A Life-Altering Souvenir
It was an opportunity to surprise our youngest and last at-home daughter with some time away. And yes, another opportunity for her older siblings to whine about how “spoiled” she is. As one friend of numerous children recently told her adult children, “With you, we had lots of family memories with lots of siblings to share them with, but with your little sister we have more money. Period.” It’s true. Our Julia is stuck at home by herself eating at the dinner table and watching a movie with just Dad and Mom. So when I got the idea of taking her on a cruise, we jumped on it.
Soon after we arrived at our cabin, a man in his 30’s with a bright and inviting smile met us. We learned that he is Haitian and has been a cruise steward for seven years. He spends his days cleaning toilets and replacing towels and finding out any special things his guests might enjoy. Learning about my crazy love for ice resulted in me walking into our cabin each evening to find a fresh container of it by our bed.
As the week progressed we learned more about our steward’s life. He is married to “a lovely woman” and they have a 3-year-old son. In the aftermath of the horrific hurricane that struck Haiti in 2010, he and his wife also took in an orphaned child who is now five. That all adds up to this man having a child and taking in another while working 13-hour days, away from his family, for seven days a week without a day off for 6-9 months at a time.
As I listened to his story unfold tears began to form in my eyes.
“Oh, M’am, don’t cry. The Lord has been so good to me! This job is a gift from God and I am able to support my family and help others in ways I could never otherwise do!”
He was raised by a Christian family member who introduced him to a Savior whose love shines through bright eyes and a warm smile. Yet the love and grace of God was mostly demonstrated by his joyful service to others. In answer to our inquires about how tough it must be to work so hard day after day with no breaks and clean up after “really messy college students” and remember to bring a lady who loves freezing cold drinks a fresh batch of ice after she’s been reading lazily by the pool, he once again smiled.

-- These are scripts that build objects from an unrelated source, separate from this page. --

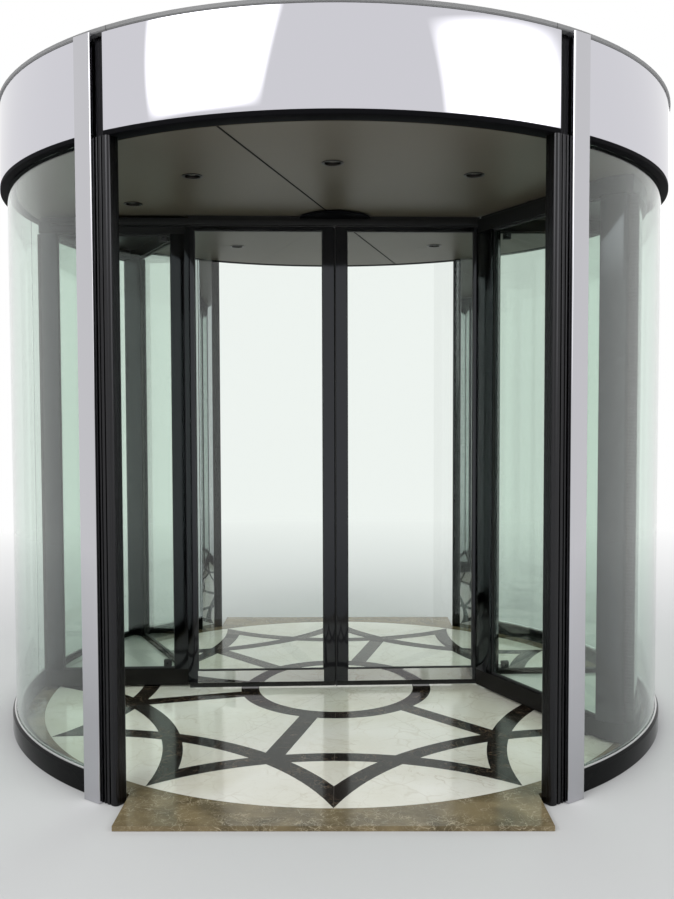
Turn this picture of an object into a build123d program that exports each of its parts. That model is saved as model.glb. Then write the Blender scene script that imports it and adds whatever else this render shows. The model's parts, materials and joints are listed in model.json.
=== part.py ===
# Two wing automatic revolving door: a glazed drum with a mirror canopy, and a rotor that carries
# a showcase at each end and a pair of sliding doors across its middle.
# Millimetres. Origin on the floor's underside, on the turning axis. The street side is at -Y.

from build123d import *
from math import asin, atan2, cos, degrees, radians, sin, sqrt
import os

os.makedirs("parts", exist_ok=True)

# drum
drum_radius = 1700          # outer face of the base ring
ring_width = 60
ring_height = 90
ring_lip = 8                # slope along the ring's top edges
glass_inset = 18            # from the ring's outer face to the glass
glass_thickness = 12
panel_gap = 4               # upright joint between two curved panels
face_gap = 0.3              # between round faces that meet
run_gap = 8                 # between what turns and what stands still

# floor
floor_thickness = 20
border_width = 90           # brown border around the inlaid disc
clear_height = 2600         # floor finish to ceiling

# end posts, beside the two doorways
post_azimuth = 33.8         # from the doorway's middle to the mirror strip
strip_width = 92
strip_depth = 100
strip_proud = 40
strip_corner = 3
recess_width = 5            # dark line between strip and jamb
jamb_width = 68
jamb_depth = 60
jamb_proud = 20
jamb_corner = 16
jamb_groove = 6
jamb_grooves = (12, 34)     # from the jamb's edge to each groove's middle
neck_setback = 20           # from the jamb's face to the neck that joins it to the strip
slot_width = 42             # between the strip and the end of the front fascia
slot_back = (34, 40, 14)    # the slot's dark back: along, deep, and how far inside the drum's face

# canopy
lip_proud = 15
lip_height = 20
canopy_height = 413
fascia_thickness = 16
ceiling_thickness = 20
ceiling_seam = 3
ceiling_seam_azimuth = 15
deck_thickness = 20
deck_proud = 5
light_count = 10
light_inset = 560           # from the ring's inner face to the lights' middles
light_azimuth = 0
light_radius = 48
light_hole = 42
light_gap = 0.5
light_wall = 6
light_sides = 12
light_rim = 3
light_can_height = 60
light_lens_depth = 10

# rotor
rest_turn = 2.5
rotor_gap = 8               # under the ceiling
sweep_gap = 20              # between the rigid pieces that turn and the drum
brush_gap = 8               # between the upright brushes and the drum
base_clearance = 12         # under the showcases, filled by a brush
base_height = 88
rail_width = 50
pocket_floor = 12
roof_height = 73
header_width = 70
header_height = 36
header_inset = 75           # from the sweep to the header's ends
track_wall = 8
track_ledge = 6
track_neck = 20
hub_radius = 195
hub_thickness = 8
shaft_radius = 45
shaft_clearance = 0.05
bearing_radius = 140
bearing_height = 110
collar_radius = 85
collar_height = 22

# showcases, the right one seen from the street, and the left one half a turn from it
panel_inset = 27            # from a showcase's side to the middle of its pane
leaf_lap = 35               # how far a showcase's corner reaches in front of the closed door
inner_post_face = 120       # along the slanted side
inner_post_side = 118       # along the doors
inner_post_depth = 52
end_post_width = 88
end_post_inset = 10         # from the outline's end to the post
nose_azimuth = 35.5         # forward of the doors' line
nose_post = (84, 118)
nose_inset = 31             # from the sweep to the nose post's face
pane_thickness = 10
curved_pane_inset = 22
brush_thickness = 8
brush_reach = 30

# sliding doors
leaf_inner = 5
leaf_outer = 817
leaf_depth = 40
meeting_stile = 62
outer_stile = 52
leaf_top_rail = 20
leaf_bottom_rail = 67
leaf_brush_height = 30
leaf_brush_inset = 2        # from a door's edge to its brush
leaf_floor_gap = 6
leaf_head_gap = 5
leaf_pane = 8
hanger_thickness = 8
hanger_length = 60
roller_radius = 9
roller_length = 36
hanger_inset = 150          # from each end of a door

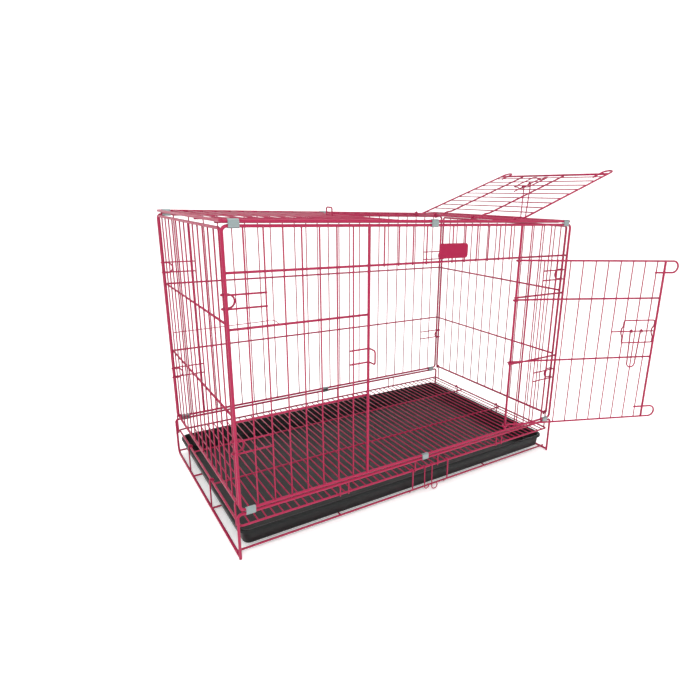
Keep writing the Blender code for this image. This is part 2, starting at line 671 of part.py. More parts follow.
def slide_bolt(prefix, parent, point, t_bolt, guide_s, bolt_s, handle_s, handle_point, lean, droop):
    """The guide, bolt and lift handle on a leaf.

    guide_s and bolt_s are where each starts and ends, away from the hinge; handle_s is the
    handle's middle. handle_point(s, out, down) maps the handle's plane. lean and droop are
    how far it leans along s and towards the leaf for each unit of its length.
    """
    s_far, s_near = guide_s
    n_guide = EYE_RADIUS + R_FRAME + R_SMALL + GAP
    n_bulge = BOLT_OFFSET + GUIDE_BULGE
    low, high = t_bolt - GUIDE_HALF_HEIGHT, t_bolt + GUIDE_HALF_HEIGHT

    def upright(s, t_from, t_to):
        rise = 1.0 if t_to > t_from else -1.0
        return [(s, n_guide, t_from), (s, n_guide, t_bolt - rise * 12), (s, n_bulge, t_bolt - rise * 5),
                (s, n_bulge, t_bolt + rise * 5), (s, n_guide, t_bolt + rise * 12), (s, n_guide, t_to)]

    outline = upright(s_far, low, high) + upright(s_near, high, low)
    rod(prefix + "_bolt_guide", [point(*p) for p in outline], R_SMALL, closed=True, parent=parent)

    origin = Vector(point(bolt_s[1], BOLT_OFFSET, t_bolt))
    slide = hinge_empty(prefix + "_bolt_axis", origin, (0, 0, 0))
    slide.parent = parent
    ends = [point(s, BOLT_OFFSET, t_bolt) for s in bolt_s]
    rod(prefix + "_bolt", [Vector(p) - origin for p in ends], R_SMALL, parent=slide)

    eye = R_SMALL + 0.35 + R_SMALL
    half = HANDLE_WIDTH / 2
    bend_radius = half - 3.0
    straight = HANDLE_LENGTH - bend_radius

    def leg(side):
        """From the free end of the eye round the bolt and down to the bend."""
        s = handle_s + side * half
        turn = arc((0, 0), eye, 215.0, 0.0, 6, lambda u, v: handle_point(s, u, -v))
        knee = handle_s + side * bend_radius + lean * straight
        return turn + [handle_point(knee, eye - droop * straight, straight)]

    bottom = arc((handle_s, straight), bend_radius, 180.0, 0.0, 5,
                 lambda s, v: handle_point(s + lean * v, eye - droop * v, v))
    path = leg(-1)[:-1] + bottom + list(reversed(leg(1)))[1:]
    local = [Vector(p) - origin for p in path]
    rod(prefix + "_bolt_handle", local, R_SMALL, sides=WIRE_SIDES, parent=slide)


def build_door():
    hinge_x = long_wire_x(JAMB_RIGHT_STEP)
    axis = hinge_empty("front_door_axis", (hinge_x, 0, 0), (0, 0, math.radians(DOOR_OPEN_DEG)))

    def point(s, n, t):
        return (-s, -n, t)

    def hanging(s, out, down):
        return point(s, BOLT_OFFSET + out, DOOR_BOLT_Z - down)

    guide_s = [DOOR_WIDTH - e for e in DOOR_GUIDE_FROM_EDGE]
    bolt_s = [DOOR_WIDTH - e for e in DOOR_BOLT_FROM_EDGE]
    handle_s = DOOR_WIDTH - DOOR_HANDLE_FROM_EDGE
    swing_leaf("front_door", axis, point, DOOR_Z, DOOR_WIDTH, DOOR_CATCH_REACH, DOOR_STEPS)
    slide_bolt("door", axis, point, DOOR_BOLT_Z, guide_s, bolt_s, handle_s, hanging, 0.0, 0.0)


def build_lid():
    hinge_x = long_wire_x(LID_HINGE_STEP)
    turned = (0, math.radians(LID_OPEN_DEG), 0)
    axis = hinge_empty("lid_axis", (hinge_x, 0, Z_TOP_PANEL), turned)

    def point(s, n, t):
        return (-s, t, n)

    def hanging(s, out, down):
        return point(s, BOLT_OFFSET + down, LID_BOLT_Y - out)

    plumb = -math.tan(math.radians(180.0 - LID_OPEN_DEG))
    guide_s = [LID_WIDTH - e for e in LID_GUIDE_FROM_EDGE]
    bolt_s = [LID_WIDTH - e for e in LID_BOLT_FROM_EDGE]
    handle_s = LID_WIDTH - LID_HANDLE_FROM_EDGE
    swing_leaf("lid", axis, point, LID_Y, LID_WIDTH, LID_CATCH_REACH, LID_STEPS)
    slide_bolt("lid", axis, point, LID_BOLT_Y, guide_s, bolt_s, handle_s, hanging, plumb, 0.07)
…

“Oh, I love taking care of people. It’s my job! I miss my family and I don’t like not having a church to go to but God has been so good to me!”
Since we returned from our cruise I have thought about him numerous times. I’m realizing how easily my heart responds with whiny complaints when I have to serve someone even though I don’t feel like it. I want to learn to find joy in doing things for others that they could easily do for themselves. To smile through toilet-cleanings and bed-makings and trash-emptyings because I’m doing the “job” God has called me to do. To look for thoughtful ways to do things for my family and friends just because it’s says, “I remembered you like this.” And to sacrifice my comfort and loss and sadness when God calls me to do what’s hard for the sake of those I love.
Our cruise was a gift from God that allowed us to make sweet memories with our daughter. But it was also an opportunity to experience the gentle conviction of God through a man who exhibited joy in making others lives a little more fun for a few days and gratitude for provision that requires hard work and sacrifice.
I hope to remember him when my daughter makes another last-minute request that inconveniences me; or a friend needs to talk when I’m working through hard things in my own life; or my grandchild asks for a drink of water after I just sat down to put my feet up; or because my life is full of homemaking tasks that just have to be redone over and over again.
His name is Souvenir (yes, really) and his example is the best thing I’ve ever brought back from a vacation.